Adiabatic Anisotropic Gravitational Collapse in Painlevé-Gullstrand Coordinates: A Geometric Analysis
G. Abellán, N. Bolívar, A. Alexandrova, I. Vasilev
TL;DR
The paper develops a complete analytical model of adiabatic, anisotropic gravitational collapse using Painlevé-Gullstrand coordinates throughout interior and exterior regions, ensuring a coordinate-unified description and avoiding boundary artifacts. By choosing a self-consistent density profile inspired by Oppenheimer–Snyder, it closes Einstein's equations for an anisotropic fluid and applies Israel junction conditions to obtain closed-form surface evolution, horizon formation, and causal structure. A striking feature is the appearance of a double apparent-horizon phase inside the matter, with the exterior event horizon stabilizing at the Schwarzschild radius $r=2M_0$, and a critical initial-compactness relationship governing immediate horizon formation.
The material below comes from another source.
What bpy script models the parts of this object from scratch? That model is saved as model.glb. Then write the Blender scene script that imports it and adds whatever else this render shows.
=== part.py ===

The model exhibits systematic violations of standard energy conditions, highlighting the limitations of idealized anisotropic matter and marking the boundary where classical descriptions may fail, while offering exact analytic benchmarks and geometric insights into horizon dynamics useful for both theoretical and numerical studies.
Abstract
We present a detailed geometric analysis of adiabatic, anisotropic gravitational collapse formulated in a single Painlevé-Gullstrand coordinate system that covers both the interior and exterior, thereby eliminating cross-chart matching artifacts. Building on the Oppenheimer-Snyder framework with a phenomenologically motivated energy-density profile, we enforce the Israel junction conditions and obtain closed-form surface evolution. Within this unified chart we derive exact solutions for the complete collapse process, characterize the causal structure, and track horizon formation and evolution. In particular, we identify and analyse a double apparent-horizon phase inside the matter and show that the event horizon stabilizes at the Schwarzschild radius. We further obtain critical parameter relations that govern the dynamics, including a threshold linking initial compactness to immediate horizon formation. The model is geometrically self-consistent within Einstein's equations but exhibits violations of the standard point-wise energy conditions, highlighting known limitations of idealized anisotropic matter models and delineating the boundary where classical descriptions become inadequate. Together, these results provide geometric insights, compact analytic benchmarks and a didactic, coordinate-uniform perspective on collapse and horizon dynamics.